Anne Impellizzeri, Special Board vice-chairperson, said that the draft plan has been built on four years of public input. “What we’ve done here is distill what the community has told us they want into clear goals and actions,” she said. “We’ve tried to present a draft plan that is balanced, realistic, pragmatic and helpful.”
Armstrong explained that the Special Board will convene again on Oct. 28 at 7:30 p.m., at the Cold Spring Village Hall, 85 Main St., to discuss the plan and whether to modify it in light of both the spoken and written comments from the public hearings. He said that the board may also vote at that time on whether to recommend the draft plan to the Village Board. Once the draft Plan has been recommended, the Village Board must hold its own public hearing and complete a State Environmental Quality Review (SEQR), before the plan can be adopted. The Village Board may change the plan in any way it wishes.

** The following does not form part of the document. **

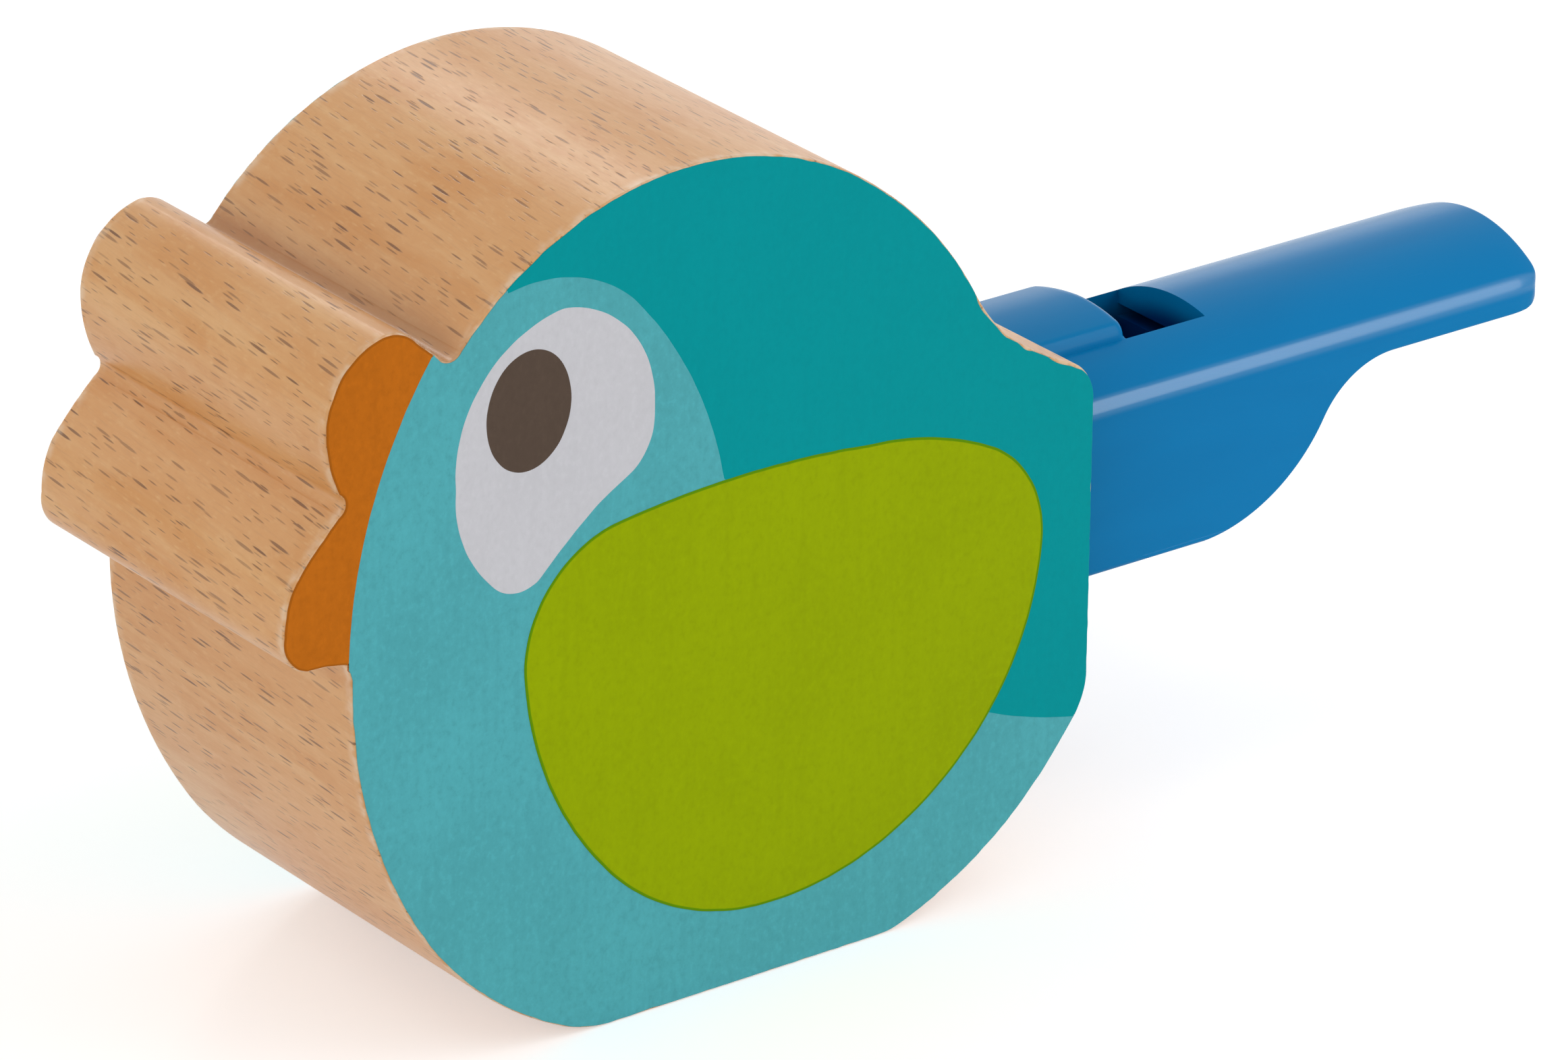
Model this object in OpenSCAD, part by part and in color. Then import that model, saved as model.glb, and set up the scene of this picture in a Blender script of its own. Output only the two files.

Armstrong said the draft plan follows the clear legislative intent of New York State Village Law 7-722, which governs comprehensive plans. The draft covers both land use regulation and other issues, regulatory and non-regulatory, in such areas as economic development, control of property taxes, infrastructure management, ways to take advantage of the Hudson Riverfront, and maintaining village character. As an example of how the plan goes beyond land use, Armstrong cited its reference to fiscal considerations. “We could have ignored village finances completely, but that would be like planning to send your kid to college and never thinking through how you are going to pay for it,” he said. “For us the key is implementation -— and a big part of implementation is being practical about funding.
As work winds down on the Comprehensive Plan, the Special Board intends to concentrate on the LWRP, with a long-expected state grant of $50,000 finally being made available. From the start, the Special Board has pursued the twin threads of a Comprehensive Plan and an LWRP and much of the work on the Comprehensive Plan is also applicable to the LWRP. The first phase of LWRP activity, covered by the grant, is due to be finished by Nov. 30, 2011. The village will need another grant for the second phase of LWRP work.